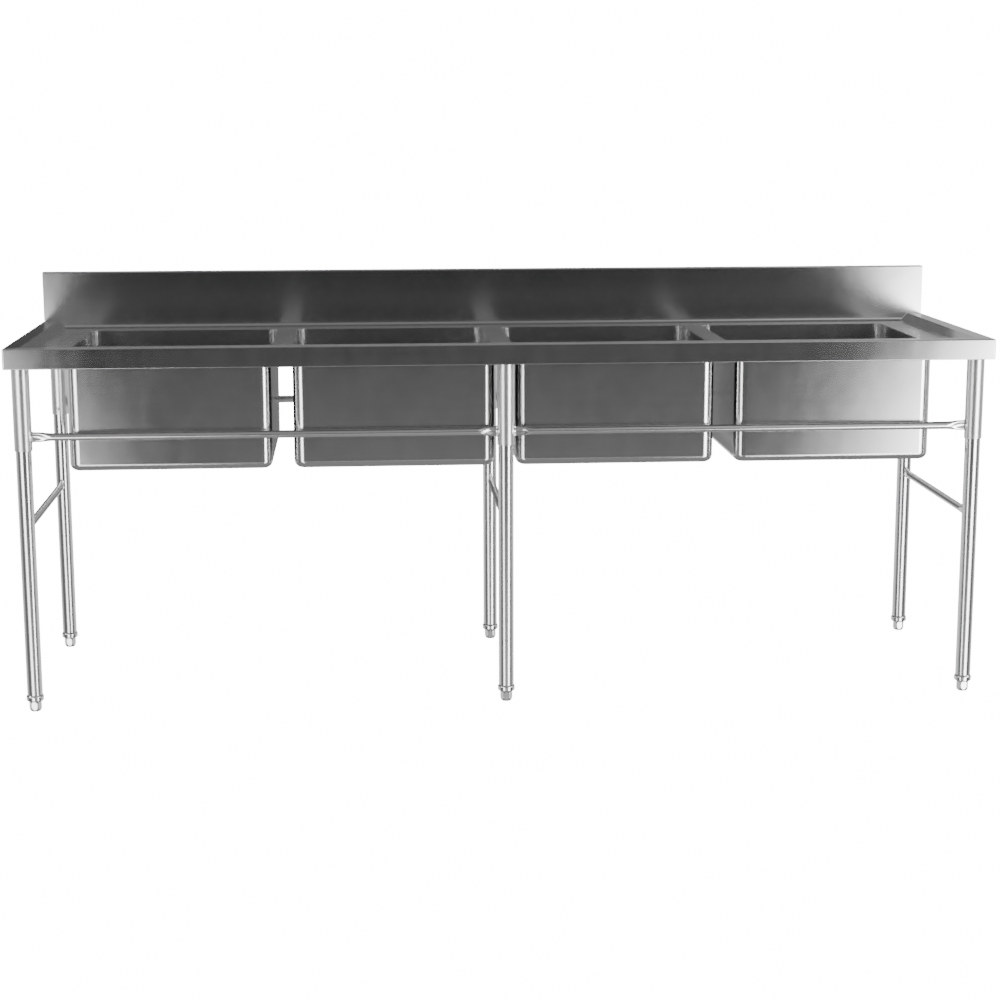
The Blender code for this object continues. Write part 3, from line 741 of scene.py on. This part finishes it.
def screw_mesh():
    """A grub screw along +Y with a pointed inner end and a hexagon recess."""
    low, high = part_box("socket_screw_front_left")
    length = high[1] - low[1]
    radius = (high[0] - low[0]) / 2
    sides = SCREW_SIDES
    profile = [(radius * 0.55, 0.0), (radius, 0.0006)]
    for turn in range(int((length - 0.0016) / SCREW_PITCH)):
        level = 0.0008 + turn * SCREW_PITCH
        profile += [(radius, level), (radius - 0.0003, level + SCREW_PITCH / 2)]
    profile += [(radius, length - 0.0006), (radius - 0.0005, length), (0.0018, length)]
    bm, uv = new_mesh()
    mouth = lathe(bm, uv, profile, sides, (True, False))[-1]
    rows = []
    for level in (length, length - SCREW_KEY_DEPTH):
        row = []
        for i in range(sides):
            turn = 2 * math.pi * i / sides
            past_corner = turn % (math.pi / 3) if i % (sides // 6) else 0.0
            reach = SCREW_KEY * math.cos(math.pi / 6) / math.cos(past_corner - math.pi / 6)
            row.append((reach * math.cos(turn), reach * math.sin(turn), level))
        rows.append(row)
    recess = loft(bm, uv, rows)
    flat_face(bm, uv, recess[-1])
    for i in range(sides):
        j = (i + 1) % sides
        bm.faces.new((mouth[i], mouth[j], recess[0][j], recess[0][i]))
    turned(bm, Matrix.Rotation(-math.pi / 2, 4, "X"))
    return mesh_of("screw", bm)


def make_screws(material):
    mesh = screw_mesh()
    for node_name in BODY_OF:
        if node_name.startswith("socket_screw"):
            x, y, z = centre(node_name)
            low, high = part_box(node_name)
            faces_rear = y > centre(node_name.replace("socket_screw", "leg"))[1]
            near = low[1] if faces_rear else high[1]
            turn = 0.0 if faces_rear else math.pi
            place(mesh, node_name + "_skin", node_name, material, (x, near, z), turn)


def make_legs(tube_metal, fitting_metal):
    """Tube legs, the collar plugged into each one's lower end, and the feet."""
    shapes = (("leg_", leg_mesh(), tube_metal), ("foot_insert_", insert_mesh(), fitting_metal),
              ("bullet_foot_", foot_mesh(), fitting_metal))
    for kind, mesh, metal in shapes:
        for node_name in BODY_OF:
            if node_name.startswith(kind) and not node_name.startswith("leg_socket"):
                x, y, _ = centre(node_name)
                place(mesh, node_name + "_skin", node_name, metal, (x, y, 0))


def leg_mesh():
    low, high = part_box("leg_front_left")
    radius = (high[0] - low[0]) / 2
    bm, uv = new_mesh()
    tube(bm, uv, radius - TUBE_WALL, radius, low[2], high[2], LEG_EDGE)
    return mesh_of("leg", bm)


def insert_mesh():
    """A round collar below the leg, with a plug that fits inside it and a bore for the foot's stud."""
    leg_low, leg_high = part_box("leg_front_left")
    radius = (leg_high[0] - leg_low[0]) / 2
    low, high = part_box("foot_insert_front_left")
    collar, collar_top = (high[0] - low[0]) / 2, leg_low[2] - GAP
    bore, plug = COLLAR_BORE, radius - TUBE_WALL - GAP
    half_way = (low[2] + high[2]) / 2
    outline = [(bore, half_way), (bore, low[2]), (collar - 0.0034, low[2]), (collar, low[2] + 0.0030),
               (collar, collar_top - 0.0035), (radius, collar_top), (plug, collar_top), (plug, high[2]),
               (bore, high[2]), (bore, half_way)]
    rounding = (0.0006, 0.0012, 0.002, 0.003, 0.0006, 0.0001, 0.0012, 0.0005)
    bm, uv = new_mesh()
    lathe(bm, uv, fillet(outline, rounding, 4), TUBE_SIDES)
    return mesh_of("insert", bm, 40)


def foot_mesh():
    """A hexagon bar with a domed, flat-soled lower end, and a threaded stud."""
    low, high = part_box("bullet_foot_front_left")
    corner, flat = (high[0] - low[0]) / 2, (high[1] - low[1]) / 2
    sole, top = FOOT_SOLE_RADIUS, FOOT_HEIGHT
    rings = [(sole - 0.0012, 0.0), (sole, 0.0003)]
    for step in range(1, 13):
        turn = math.pi / 2 * step / 12
        rings.append((sole + (corner - sole) * math.sin(turn), 0.0003 + FOOT_DOME * (1 - math.cos(turn))))
    rings += [(corner, top - 0.005), (corner - 0.0005, top - 0.0026), (corner - 0.0018, top - 0.001),
              (corner - 0.0034, top)]
    rows = []
    for limit, height in rings:
        row = []
        for i in range(FOOT_SIDES):
            turn = 2 * math.pi * i / FOOT_SIDES
            nearest = math.pi / 3 * round((turn - math.pi / 6) / (math.pi / 3)) + math.pi / 6
            hexagon = min(flat / math.cos(turn - nearest), corner - 0.0003)
            reach = min(limit, hexagon)
            row.append((reach * math.cos(turn), reach * math.sin(turn), height))
        rows.append(row)
    bm, uv = new_mesh()
    ends = loft(bm, uv, rows)
    flat_face(bm, uv, ends[0])
    flat_face(bm, uv, ends[-1])
    stud = STUD_RADIUS
    profile = [(stud, top - 0.001)]
    level = top + 0.0002
    while level + STUD_PITCH < high[2] - 0.001:
        profile += [(stud, level), (stud - STUD_THREAD_DEPTH, level + STUD_PITCH / 2)]
        level += STUD_PITCH
    profile += [(stud, level), (stud - 0.0012, high[2])]
    lathe(bm, uv, profile, 24, (False, True))
    return mesh_of("foot", bm, 24)


def pinched_row(spot, share, grow, length, hug):
    """One section of a rail: round where share is 0, pinched flat and dented where it is 1."""
    thick = RAIL_END_HALF_THICKNESS
    tall = RAIL_RADIUS + (RAIL_END_HALF_HEIGHT - RAIL_RADIUS) * share + grow
    ridge = tall - thick
    near_end = spot < 0.004 or spot > length - 0.004
    row = []
    for i in range(RAIL_SIDES):
        turn = 2 * math.pi * i / RAIL_SIDES
        cos, sin = math.cos(turn), math.sin(turn)
        side = 1 if cos > 0 else -1
        z = tall * sin
        beyond = max(abs(z) - ridge, 0.0)
        rounded = math.sqrt(max((thick + grow) ** 2 - beyond ** 2, 0.0))
        hollow = RAIL_END_WEB + (thick - RAIL_END_WEB) * (abs(z) / ridge) ** 1.5 + grow
        reach = rounded if beyond else min(hollow, rounded)
        pinched = side * reach if abs(cos) > 1e-6 else 0.0
        y = (RAIL_RADIUS + grow) * cos * (1 - share) + pinched * share
        sag = hug - math.sqrt(hug * hug - y * y) if near_end else 0.0
        row.append((spot - sag if spot < length / 2 else spot + sag, y, z))
    return row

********

**Aim of the exercise**
Extract all the material, leaving every line as it is.

**Problem solution**
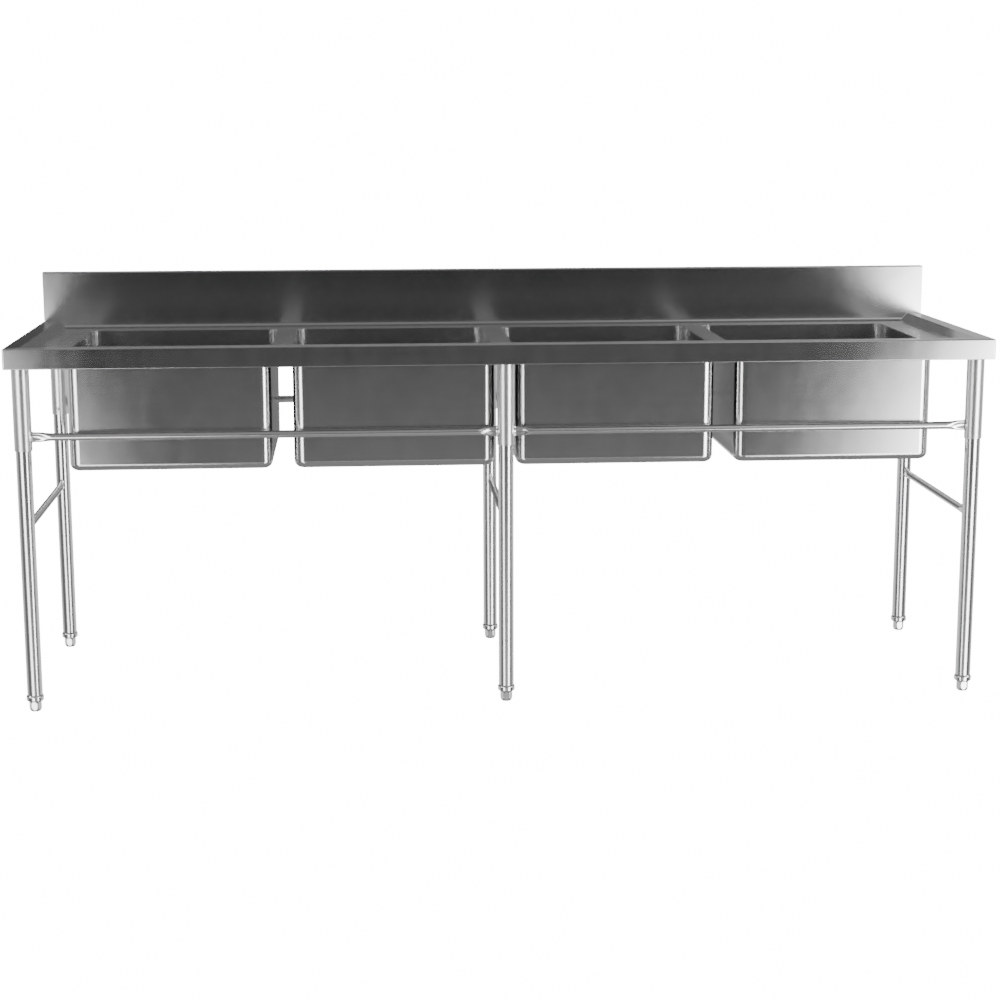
The Blender code for this object continues. Write part 3, from line 741 of scene.py on. This part finishes it.
def screw_mesh():
    """A grub screw along +Y with a pointed inner end and a hexagon recess."""
    low, high = part_box("socket_screw_front_left")
    length = high[1] - low[1]
    radius = (high[0] - low[0]) / 2
    sides = SCREW_SIDES
    profile = [(radius * 0.55, 0.0), (radius, 0.0006)]
    for turn in range(int((length - 0.0016) / SCREW_PITCH)):
        level = 0.0008 + turn * SCREW_PITCH
        profile += [(radius, level), (radius - 0.0003, level + SCREW_PITCH / 2)]
    profile += [(radius, length - 0.0006), (radius - 0.0005, length), (0.0018, length)]
    bm, uv = new_mesh()
    mouth = lathe(bm, uv, profile, sides, (True, False))[-1]
    rows = []
    for level in (length, length - SCREW_KEY_DEPTH):
        row = []
        for i in range(sides):
            turn = 2 * math.pi * i / sides
            past_corner = turn % (math.pi / 3) if i % (sides // 6) else 0.0
            reach = SCREW_KEY * math.cos(math.pi / 6) / math.cos(past_corner - math.pi / 6)
            row.append((reach * math.cos(turn), reach * math.sin(turn), level))
        rows.append(row)
    recess = loft(bm, uv, rows)
    flat_face(bm, uv, recess[-1])
    for i in range(sides):
        j = (i + 1) % sides
        bm.faces.new((mouth[i], mouth[j], recess[0][j], recess[0][i]))
    turned(bm, Matrix.Rotation(-math.pi / 2, 4, "X"))
    return mesh_of("screw", bm)


def make_screws(material):
    mesh = screw_mesh()
    for node_name in BODY_OF:
        if node_name.startswith("socket_screw"):
            x, y, z = centre(node_name)
            low, high = part_box(node_name)
            faces_rear = y > centre(node_name.replace("socket_screw", "leg"))[1]
            near = low[1] if faces_rear else high[1]
            turn = 0.0 if faces_rear else math.pi
            place(mesh, node_name + "_skin", node_name, material, (x, near, z), turn)


def make_legs(tube_metal, fitting_metal):
    """Tube legs, the collar plugged into each one's lower end, and the feet."""
    shapes = (("leg_", leg_mesh(), tube_metal), ("foot_insert_", insert_mesh(), fitting_metal),
              ("bullet_foot_", foot_mesh(), fitting_metal))
    for kind, mesh, metal in shapes:
        for node_name in BODY_OF:
            if node_name.startswith(kind) and not node_name.startswith("leg_socket"):
                x, y, _ = centre(node_name)
                place(mesh, node_name + "_skin", node_name, metal, (x, y, 0))


def leg_mesh():
    low, high = part_box("leg_front_left")
    radius = (high[0] - low[0]) / 2
    bm, uv = new_mesh()
    tube(bm, uv, radius - TUBE_WALL, radius, low[2], high[2], LEG_EDGE)
    return mesh_of("leg", bm)


def insert_mesh():
    """A round collar below the leg, with a plug that fits inside it and a bore for the foot's stud."""
    leg_low, leg_high = part_box("leg_front_left")
    radius = (leg_high[0] - leg_low[0]) / 2
    low, high = part_box("foot_insert_front_left")
    collar, collar_top = (high[0] - low[0]) / 2, leg_low[2] - GAP
    bore, plug = COLLAR_BORE, radius - TUBE_WALL - GAP
    half_way = (low[2] + high[2]) / 2
    outline = [(bore, half_way), (bore, low[2]), (collar - 0.0034, low[2]), (collar, low[2] + 0.0030),
               (collar, collar_top - 0.0035), (radius, collar_top), (plug, collar_top), (plug, high[2]),
               (bore, high[2]), (bore, half_way)]
    rounding = (0.0006, 0.0012, 0.002, 0.003, 0.0006, 0.0001, 0.0012, 0.0005)
    bm, uv = new_mesh()
    lathe(bm, uv, fillet(outline, rounding, 4), TUBE_SIDES)
    return mesh_of("insert", bm, 40)


def foot_mesh():
    """A hexagon bar with a domed, flat-soled lower end, and a threaded stud."""
    low, high = part_box("bullet_foot_front_left")
    corner, flat = (high[0] - low[0]) / 2, (high[1] - low[1]) / 2
    sole, top = FOOT_SOLE_RADIUS, FOOT_HEIGHT
    rings = [(sole - 0.0012, 0.0), (sole, 0.0003)]
    for step in range(1, 13):
        turn = math.pi / 2 * step / 12
        rings.append((sole + (corner - sole) * math.sin(turn), 0.0003 + FOOT_DOME * (1 - math.cos(turn))))
    rings += [(corner, top - 0.005), (corner - 0.0005, top - 0.0026), (corner - 0.0018, top - 0.001),
              (corner - 0.0034, top)]
    rows = []
    for limit, height in rings:
        row = []
        for i in range(FOOT_SIDES):
            turn = 2 * math.pi * i / FOOT_SIDES
            nearest = math.pi / 3 * round((turn - math.pi / 6) / (math.pi / 3)) + math.pi / 6
            hexagon = min(flat / math.cos(turn - nearest), corner - 0.0003)
            reach = min(limit, hexagon)
            row.append((reach * math.cos(turn), reach * math.sin(turn), height))
        rows.append(row)
    bm, uv = new_mesh()
    ends = loft(bm, uv, rows)
    flat_face(bm, uv, ends[0])
    flat_face(bm, uv, ends[-1])
    stud = STUD_RADIUS
    profile = [(stud, top - 0.001)]
    level = top + 0.0002
    while level + STUD_PITCH < high[2] - 0.001:
        profile += [(stud, level), (stud - STUD_THREAD_DEPTH, level + STUD_PITCH / 2)]
        level += STUD_PITCH
    profile += [(stud, level), (stud - 0.0012, high[2])]
    lathe(bm, uv, profile, 24, (False, True))
    return mesh_of("foot", bm, 24)


def pinched_row(spot, share, grow, length, hug):
    """One section of a rail: round where share is 0, pinched flat and dented where it is 1."""
    thick = RAIL_END_HALF_THICKNESS
    tall = RAIL_RADIUS + (RAIL_END_HALF_HEIGHT - RAIL_RADIUS) * share + grow
    ridge = tall - thick
    near_end = spot < 0.004 or spot > length - 0.004
    row = []
    for i in range(RAIL_SIDES):
        turn = 2 * math.pi * i / RAIL_SIDES
        cos, sin = math.cos(turn), math.sin(turn)
        side = 1 if cos > 0 else -1
        z = tall * sin
        beyond = max(abs(z) - ridge, 0.0)
        rounded = math.sqrt(max((thick + grow) ** 2 - beyond ** 2, 0.0))
        hollow = RAIL_END_WEB + (thick - RAIL_END_WEB) * (abs(z) / ridge) ** 1.5 + grow
        reach = rounded if beyond else min(hollow, rounded)
        pinched = side * reach if abs(cos) > 1e-6 else 0.0
        y = (RAIL_RADIUS + grow) * cos * (1 - share) + pinched * share
        sag = hug - math.sqrt(hug * hug - y * y) if near_end else 0.0
        row.append((spot - sag if spot < length / 2 else spot + sag, y, z))
    return row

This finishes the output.